SET PROBLEM :: Find the word "joints" in the material below and gather every line that contains it.

----

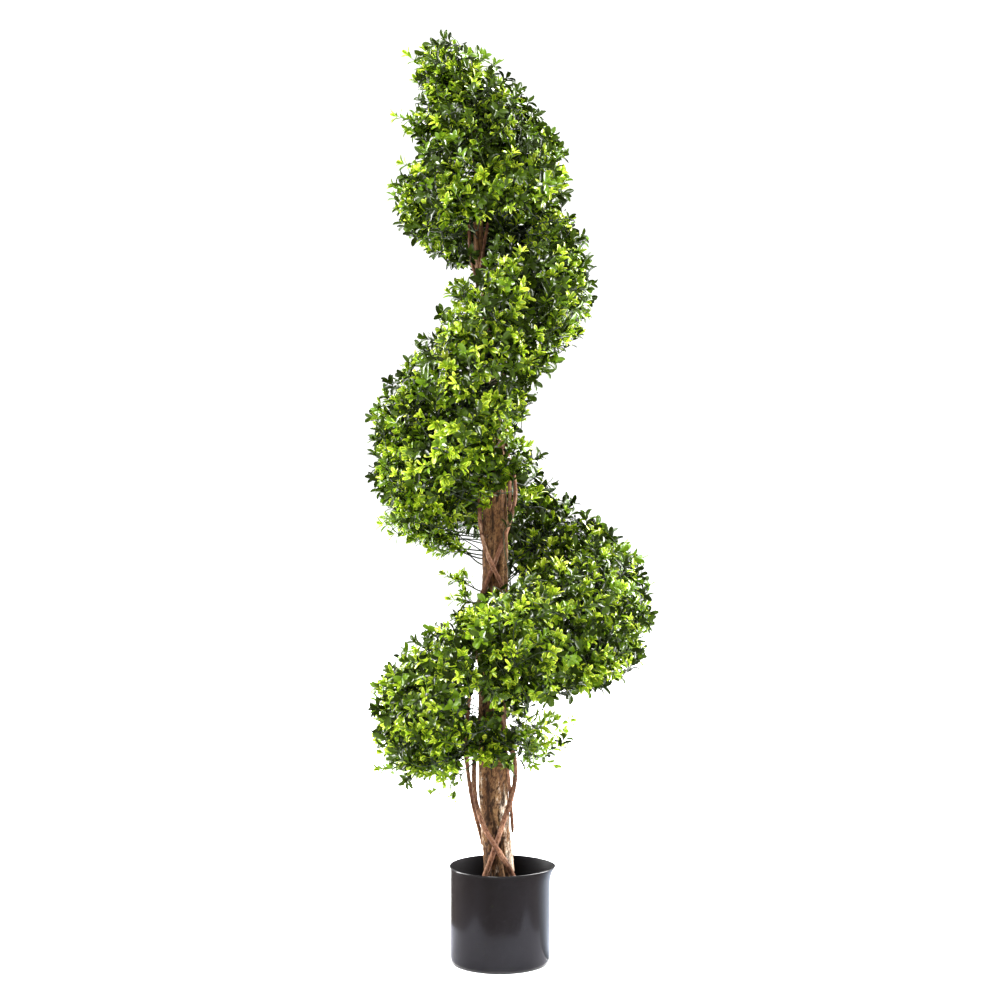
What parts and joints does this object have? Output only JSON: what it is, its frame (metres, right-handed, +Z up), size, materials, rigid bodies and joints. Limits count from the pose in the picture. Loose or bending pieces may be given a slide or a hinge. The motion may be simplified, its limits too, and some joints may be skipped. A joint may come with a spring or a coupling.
{
  "type": "artificial spiral topiary",
  "caption": "Potted artificial box topiary: a clipped foliage ribbon spirals up a bare wooden trunk with lianas wound round it, in a plain round black pot.",
  "frame": {"origin": "centre of the pot's flat underside", "axes": "+Z up through the plant, -Y towards the front, +X to the right seen from the front"},
  "size_m": [0.467, 0.419, 1.5],
  "materials": {
    "pot_plastic": "smooth glossy black plastic",
    "filling": "rough dark poured filling",
    "bark": "dry furrowed bark, greyish tan",
    "liana": "dry reddish brown bark",
    "foliage": "moulded plastic box leaves, dark green with lime tips"
  },
  "bodies": {
    "root": {"pot": "pot_plastic", "filling": "filling", "trunk": "bark", "liana_over": "liana", "liana_under": "liana", "liana_left": "liana", "liana_stub": "liana", "liana_inner": "liana", "foliage_foot": "foliage", "foliage_1_back": "foliage", "foliage_1_left": "foliage", "foliage_1_front": "foliage", "foliage_1_right": "foliage", "foliage_2_back": "foliage", "foliage_2_left": "foliage", "foliage_2_front": "foliage", "foliage_2_right": "foliage", "foliage_3_back": "foliage", "foliage_3_left": "foliage", "foliage_3_front": "foliage", "foliage_3_right": "foliage", "foliage_4_back": "foliage", "foliage_collar": "foliage", "foliage_upper_collar": "foliage", "foliage_tip": "foliage"}
  },
  "joints": []
}
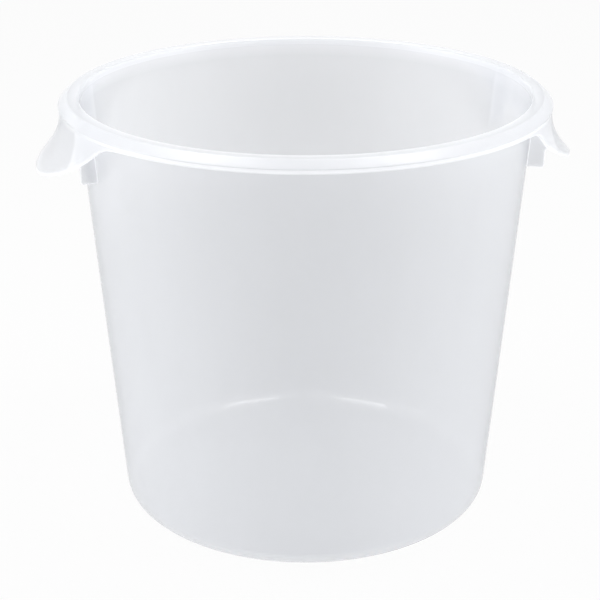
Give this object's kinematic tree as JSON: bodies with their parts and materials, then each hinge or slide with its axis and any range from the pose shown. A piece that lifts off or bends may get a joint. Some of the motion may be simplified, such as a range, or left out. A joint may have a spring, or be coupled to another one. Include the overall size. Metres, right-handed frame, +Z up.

----

TASK OUTPUT ::
What parts and joints does this object have? Output only JSON: what it is, its frame (metres, right-handed, +Z up), size, materials, rigid bodies and joints. Limits count from the pose in the picture. Loose or bending pieces may be given a slide or a hinge. The motion may be simplified, its limits too, and some joints may be skipped. A joint may come with a spring or a coupling.
  "joints": []